Pure Italianità as a common trait

Another thread running through Touring’s history is something Tellenbach describes as pure Italianità. “If there is one common denominator across the last hundred years, it is Pure Italianità,” he says. “People who drive a Touring generally have a sympathy for Italian design, Italian manufacturing, and the spirit that goes into our cars.” This is also why the question of nostalgia matters. Many modern reinterpretations rely on familiarity. They make the past recognizable enough to be immediately consumed. Touring’s approach is more selective. Tellenbach is clear that not every icon should be revisited. “If I were to take a design icon like a Lamborghini Miura, I would not dare to touch it because it is perfect,” he says.

“There is nothing you can do. ”The Ferrari Maranello was different. It had strength, but also room for reinterpretation. “The Ferrari 550 has never been seen as a design icon as such,” says Tellenbach. “It has been seen as a gentleman expression. It was a high performance car, a piece of technology of the 90s, but it has not made its place in the hall of fame of unforgettable design. ”That is precisely what made it suitable. It had the right mechanical character, but it left space for Touring to create a new form. Not a replica. Not a tribute. A reinterpretation. “We reinterpret that original design, and so I do not think we are supposed to be trapped in nostalgia.”

Why proportion matters

The same philosophy applies to proportion. For Tellenbach, elegance is not simply a feeling. It can almost be measured. “Perceived elegance in a car starts with a few basic components and basic elements in the mix, and proportion truly is the key. ”He defines one of the most important elements with unusual precision: the distance between the center of the front wheel and the vertical line from the A pillar to the ground. The longer that distance, the more elegant the car becomes.

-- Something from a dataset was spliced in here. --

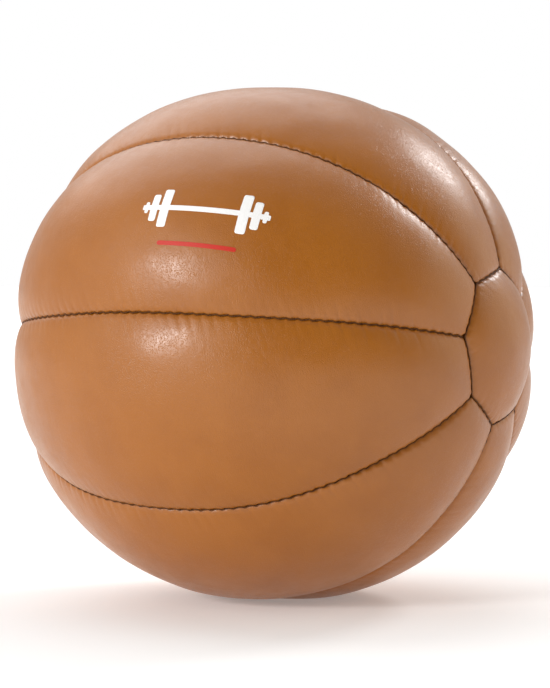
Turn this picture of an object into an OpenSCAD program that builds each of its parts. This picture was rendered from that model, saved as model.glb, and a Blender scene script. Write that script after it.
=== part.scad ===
// Stuffed leather medicine ball, lying on the floor with its polar axis along X.
// Eight leather gores run from pole to pole, and an octagonal cap closes each end.
// Every panel has its edges turned in and sewn to its neighbours. Inside are a canvas
// lining and a felt pad behind each panel, a canvas bag, and the packed stuffing.
// Millimetres, +Z up, with the origin on the floor below the middle of the ball.

/* [Ball] */
// Diameter over the crowns of the panels
ball_d = 280; // [220:10:340]
// How far the ball's underside is pressed flat by its own weight
rest_squash = 5; // [3:0.5:6]
// Turn of the seams about the polar axis, from level at the front
seam_roll = 7.75; // [0:0.25:20]

/* [Panels] */
// Number of gores round the ball
gore_count = 8; // [6:2:10]
// Radius of a gore across its width, as a share of the ball's radius
crown_share = 0.75; // [0.7:0.01:0.85]
// Angle from the pole to a corner of an end cap
cap_angle = 17.5; // [14:0.5:22]
// How far each end cap's middle stands inside the crown diameter
cap_low = 1; // [0:0.5:3]
// How far a gore's ends fall below the crown circle
end_drop = 5; // [2:0.5:8]

/* [Leather and linings] */
// Thickness of the leather
leather_t = 2; // [1.5:0.1:3]
// Thickness of the canvas lining behind the leather
lining_t = 0.8; // [0.5:0.1:1.2]
// Depth of the turned-in seam allowance behind the leather
seam_allow = 7; // [5:0.5:8]
// Thickness of the canvas bag round the stuffing
bag_t = 1.2; // [1.2:0.1:2]

/* [Seams] */
// Diameter of the waxed seam thread
thread_d = 0.8; // [0.6:0.1:1]
// Radius of the crease along a seam
crease_r = 1.6; // [1.4:0.1:2]
// Diameter of the hand-sewn closing thread
closing_d = 0.6; // [0.5:0.1:0.8]
// Length of the hand-sewn closure, as an angle along its seam
closing_angle = 44; // [30:2:60]

/* [Emblem] */
// Length of the printed barbell mark
emblem_w = 64; // [50:2:80]
// Offset of the mark's middle towards the +X pole
emblem_x = 24; // [0:1:30]
// Thickness of the print
ink_t = 0.12; // [0.1:0.01:0.2]

/* [Hidden] */
$fn = 96;
// Gap between neighbouring pieces, and between the print and the leather
clear = 0.05;
ink_gap = 0.01;
// Looseness of the stuffing bag inside the panels' turned edges
bag_slack = 0.5;
// Longer than anything in the ball
big = 2 * ball_d;
crown = ball_d / 2;
centre_h = crown - rest_squash;
half_gore = 180 / gore_count;
lateral_r = crown_share * crown;
meridian_r = crown - end_drop;
pole = crown - cap_low;
// Angle from the pole to the middle of a cap's side, and half the side's own angle
cap_side_angle = atan(tan(cap_angle) * cos(half_gore));
cap_half_side = asin(sin(cap_angle) * sin(half_gore));
// Thickness of leather and lining together, and how deep the turned edges reach
cover_t = leather_t + clear + lining_t;
edge_depth = leather_t + seam_allow;

// Distance of a point outside a gore's crowned surface, in the gore's own frame
function outside(p) =
    norm([norm([p.x, p.z - end_drop]) - (meridian_r - lateral_r), p.y]) - lateral_r;
// Distance from the ball's middle to the gore's surface along a direction, found by stepping
function reach(dir, rho = crown, steps = 8) =
    steps == 0 ? rho : reach(dir, rho - outside(rho * dir), steps - 1);
function seam_dir(polar) =
    [cos(polar), sin(polar) * sin(half_gore), sin(polar) * cos(half_gore)];

corner_rho = reach(seam_dir(cap_angle));
seam_rho = (corner_rho + reach(seam_dir(90))) / 2;
corner_x = corner_rho * cos(cap_angle);
corner_y = corner_rho * sin(cap_angle);
cap_r = (pow(pole - corner_x, 2) + pow(corner_y, 2)) / (2 * (pole - corner_x));
thread_rho = seam_rho - crease_r + thread_d / 2 + clear;
closing_rho = thread_rho + (thread_d + closing_d) / 2 + clear;
// Radius of the stitch at each corner of a cap, and the angle that a long seam's thread
// stops short of it
knot_r = 0.6 * thread_d;
thread_short = 0.6;
// Radius of the crease at a gore's end, and the angle that its creases run past its corners
end_crease_r = 0.9 * crease_r;
crease_past = 1;
bag_r = corner_rho - edge_depth - bag_slack;
core_r = bag_r - bag_t - clear;

// Proportions of the printed mark, as shares of its length
bar_t = 0.045 * emblem_w;
bar_down = 0.02 * emblem_w;
stripe_w = 0.62 * emblem_w;
stripe_t = 0.035 * emblem_w;
stripe_down = 0.32 * emblem_w;
// Each pair of plates: distance from the middle, width and height
plates = [[0.31, 0.075, 0.34], [0.40, 0.06, 0.24], [0.465, 0.03, 0.1]] * emblem_w;

leather_colour = "#b5703c";
lining_colour = "#d9cbab";
felt_colour = "#8d8a84";
canvas_colour = "#c9b78f";
thread_colour = "#5a3216";

function gore_angle(i) = seam_roll + (i - 0.5) * 2 * half_gore;
function seam_angle(i) = seam_roll + (i - 1) * 2 * half_gore;
function numbered(stem) = [for (i = [1:gore_count]) str(stem, i)];

SIDES = ["left", "right"];

// ---- Frames: the ball's middle, a direction round the polar axis, and an end ----

// Puts +Z of its children at an angle round the polar axis: 0 is the front, 90 the top
module facing(angle) {
    translate([0, 0, centre_h]) rotate([90 - angle, 0, 0]) children();
}

// Puts +X of its children at the left or the right pole, with gore 1's middle along +Z
module at_end(side) {
    mirror([side == "left" ? 1 : 0, 0, 0]) facing(gore_angle(1)) children();
}

// Everything at least inset above the floor
module above_floor(inset) {
    translate([-big / 2, -big / 2, inset]) cube([big, big, big]);
}

// ---- Shapes that the panels are cut from ----

// The crowned form of one gore, with its surface lowered by inset
module crown_form(inset) {
    translate([0, 0, end_drop]) rotate([90, 0, 0]) rotate_extrude() intersection() {
        translate([meridian_r - lateral_r, 0]) circle(r = lateral_r - inset);
        translate([0, -big / 2]) square([big, big]);
    }
}

// A flat fan that opens along +Y, with its edges moved in by gap
module fan(half_angle, gap) {
    tip = gap / sin(half_angle);
    polygon([
        [0, tip],
        [-(big - tip) * sin(half_angle), tip + (big - tip) * cos(half_angle)],
        [(big - tip) * sin(half_angle), tip + (big - tip) * cos(half_angle)]
    ]);
}

// The space between two neighbouring seams, with its walls moved in by gap
module sector(gap) {
    rotate([90, 0, 90]) linear_extrude(height = big, center = true) fan(half_gore, gap);
}

// The part of a sector that lies between the two caps
module gore_wedge(gap) {
    intersection() {
        sector(gap);
        rotate([90, 0, 0]) linear_extrude(height = big, center = true)
            fan(90 - cap_side_angle, gap);
    }
}

// The many-sided space below a cap, opening along +X
module cap_wedge(gap) {
    intersection_for(i = [0:gore_count / 2 - 1]) {
        rotate([2 * half_gore * i, 0, 0]) rotate([90, 90, 0])
            linear_extrude(height = big, center = true) fan(cap_side_angle, gap);
    }
}

module gore_body(i, inset, gap) {
    intersection() {
        facing(gore_angle(i)) intersection() {
            crown_form(inset);
            gore_wedge(gap);
        }
        above_floor(inset);
    }
}

module cap_dome(inset) {
    translate([pole - cap_r, 0, 0]) sphere(r = cap_r - inset);
}

module cap_body(side, inset, gap) {
    at_end(side) intersection() {
        cap_dome(inset);
        cap_wedge(gap);
    }
}

// ---- Seam lines ----

// A round cord along the meridian in the XZ plane, between two polar angles
module meridian_cord(rho, r, from, to) {
    rotate([90, 0, 0]) rotate_extrude(angle = to - from, start = from)
        translate([rho, 0]) circle(r = r);
}

// A cord from one cap's corner to the other's, running past the corners by an angle
module seam_cord(i, rho, r, past) {
    facing(seam_angle(i)) meridian_cord(rho, r, cap_angle - past, 180 - cap_angle + past);
}

// A round cord along the great circle over one side of a cap, running past the corners
module cap_side_cord(rho, r, past) {
    half = cap_half_side + past;
    rotate([0, -cap_side_angle, 0]) rotate_extrude(angle = 2 * half, start = -half)
        translate([rho, 0]) circle(r = r);
}

// The cords over all the sides of a cap, joined by a ball at each corner
module cap_cord(side, rho, r, corner_r) {
    at_end(side) for (i = [0:gore_count - 1]) {
        rotate([2 * half_gore * i, 0, 0]) cap_side_cord(rho, r, 0);
        rotate([2 * half_gore * (i + 0.5), 0, 0]) rotate([0, -cap_angle, 0])
            translate([rho, 0, 0]) sphere(r = corner_r);
    }
}

// The creases that a gore's own four edges are rolled into
module gore_creases(i) {
    seam_cord(i, seam_rho, crease_r, crease_past);
    seam_cord(i % gore_count + 1, seam_rho, crease_r, crease_past);
    facing(gore_angle(i)) for (end = [0, 1])
        mirror([end, 0, 0]) cap_side_cord(seam_rho, end_crease_r, crease_past);
}

// ---- Cover panels ----

module gore_panel(i, inset, wall, gap) {
    difference() {
        gore_body(i, inset, gap);
        gore_body(i, inset + wall, gap + wall);
        intersection() {
            facing(gore_angle(i)) crown_form(edge_depth);
            above_floor(edge_depth);
        }
    }
}

module gore(i) {
    color(leather_colour) difference() {
        gore_panel(i, 0, leather_t, clear);
        gore_creases(i);
    }
}

module gore_lining(i) {
    color(lining_colour)
        gore_panel(i, leather_t + clear, lining_t, leather_t + 2 * clear);
}

module gore_pad(i) {
    color(felt_colour) difference() {
        gore_body(i, cover_t + clear, cover_t + 2 * clear);
        translate([0, 0, centre_h]) sphere(r = bag_r + clear);
    }
}

module cap_panel(side, inset, wall, gap) {
    difference() {
        cap_body(side, inset, gap);
        cap_body(side, inset + wall, gap + wall);
        at_end(side) cap_dome(edge_depth);
    }
}

module cap(side) {
    color(leather_colour) difference() {
        cap_panel(side, 0, leather_t, clear);
        cap_cord(side, seam_rho, crease_r, crease_r);
    }
}

module cap_lining(side) {
    color(lining_colour)
        cap_panel(side, leather_t + clear, lining_t, leather_t + 2 * clear);
}

module cap_pad(side) {
    color(felt_colour) difference() {
        cap_body(side, cover_t + clear, cover_t + 2 * clear);
        translate([0, 0, centre_h]) sphere(r = bag_r + clear);
    }
}

// ---- Threads ----

module seam_thread(i) {
    color(thread_colour) seam_cord(i, thread_rho, thread_d / 2, -thread_short);
}

module cap_thread(side) {
    color(thread_colour) cap_cord(side, thread_rho, thread_d / 2, knot_r);
}

// The last seam is closed by hand, after stuffing, at the middle of the back
module closing_thread() {
    color(thread_colour) facing(seam_angle(gore_count / 2 + 1))
        meridian_cord(closing_rho, closing_d / 2,
                      90 - closing_angle / 2, 90 + closing_angle / 2);
}

// ---- Stuffing and its bag ----

// Half of the bag, which stops short of the thread between the halves
module bag_half(side) {
    color(canvas_colour) translate([0, 0, centre_h])
        mirror([side == "left" ? 1 : 0, 0, 0]) difference() {
            sphere(r = bag_r);
            sphere(r = bag_r - bag_t);
            translate([thread_d / 2 + clear - big, -big / 2, -big / 2])
                cube([big, big, big]);
        }
}

module bag_thread() {
    color(thread_colour) translate([0, 0, centre_h]) rotate([0, 90, 0])
        rotate_extrude() translate([bag_r - bag_t / 2, 0]) circle(r = thread_d / 2);
}

module stuffing() {
    color(felt_colour) translate([0, 0, centre_h]) sphere(r = core_r);
}

// ---- Emblem: a plain barbell pictogram over a stripe, printed on gore 1 ----

// Turns a flat drawing into a film of ink on the first gore
module printed() {
    facing(gore_angle(1)) intersection() {
        difference() {
            crown_form(-ink_gap - ink_t);
            crown_form(-ink_gap);
        }
        translate([emblem_x, 0, crown / 2]) linear_extrude(height = crown) children();
    }
}

module emblem_barbell() {
    color("white") printed() translate([0, -bar_down]) {
        square([emblem_w, bar_t], center = true);
        for (plate = plates, dir = [-1, 1])
            translate([dir * plate[0], 0]) square([plate[1], plate[2]], center = true);
    }
}

module emblem_stripe() {
    color("#c22a22") printed() translate([0, -stripe_down])
        square([stripe_w, stripe_t], center = true);
}

// ---- Nodes ----

for (i = [1:gore_count]) {
    gore(i);
    gore_lining(i);
    gore_pad(i);
    seam_thread(i);
}
for (side = SIDES) {
    cap(side);
    cap_lining(side);
    cap_pad(side);
    cap_thread(side);
    bag_half(side);
}
closing_thread();
bag_thread();
stuffing();
emblem_barbell();
emblem_stripe();
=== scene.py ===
"""Looks of a stuffed leather medicine ball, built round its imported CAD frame.

Every panel is a closed mesh: a crowned outer skin, lips that roll into the seams, turned-in
edges and an inner skin. Points are worked out in the ball's own frame, in millimetres from
the ball's middle with X along the polar axis, and go to the row frame, in metres, at the end.
"""

import math
from typing import NamedTuple

import bpy
import numpy as np
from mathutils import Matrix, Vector


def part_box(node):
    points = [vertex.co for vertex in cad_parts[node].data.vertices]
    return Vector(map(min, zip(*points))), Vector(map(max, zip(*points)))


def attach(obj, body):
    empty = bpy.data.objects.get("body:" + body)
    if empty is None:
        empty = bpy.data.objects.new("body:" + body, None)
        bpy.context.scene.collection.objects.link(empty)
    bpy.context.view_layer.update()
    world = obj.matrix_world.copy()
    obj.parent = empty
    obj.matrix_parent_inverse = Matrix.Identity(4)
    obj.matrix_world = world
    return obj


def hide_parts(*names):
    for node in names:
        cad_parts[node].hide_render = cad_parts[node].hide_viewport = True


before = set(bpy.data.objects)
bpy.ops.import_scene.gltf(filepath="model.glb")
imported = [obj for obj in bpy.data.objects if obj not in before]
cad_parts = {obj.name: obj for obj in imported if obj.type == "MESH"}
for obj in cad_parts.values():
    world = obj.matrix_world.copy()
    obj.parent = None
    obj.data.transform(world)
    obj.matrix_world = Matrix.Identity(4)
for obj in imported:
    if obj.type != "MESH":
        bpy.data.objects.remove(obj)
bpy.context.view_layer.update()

MM = 0.001
ROOT = "root"

# ---- Driving dimensions, in millimetres and degrees ----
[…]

That is why the grand tourer remains so central to Touring’s identity. A front engined car gives the framework for the long bonnet and balanced silhouette that Touring values. “A short bonnet, for example on a mid engine car, is never elegant,” Tellenbach says. “It may be huge in performance. It may be a fantastic track tool. It may even be, as an object, something that is design wise intriguing and unique. But it is not elegant. ”It is a strong statement, and intentionally so. Touring’s definition of elegance excludes certain forms, even if those forms are successful, expensive or spectacular. It is not a universal definition of automotive beauty. It is Touring’s definition.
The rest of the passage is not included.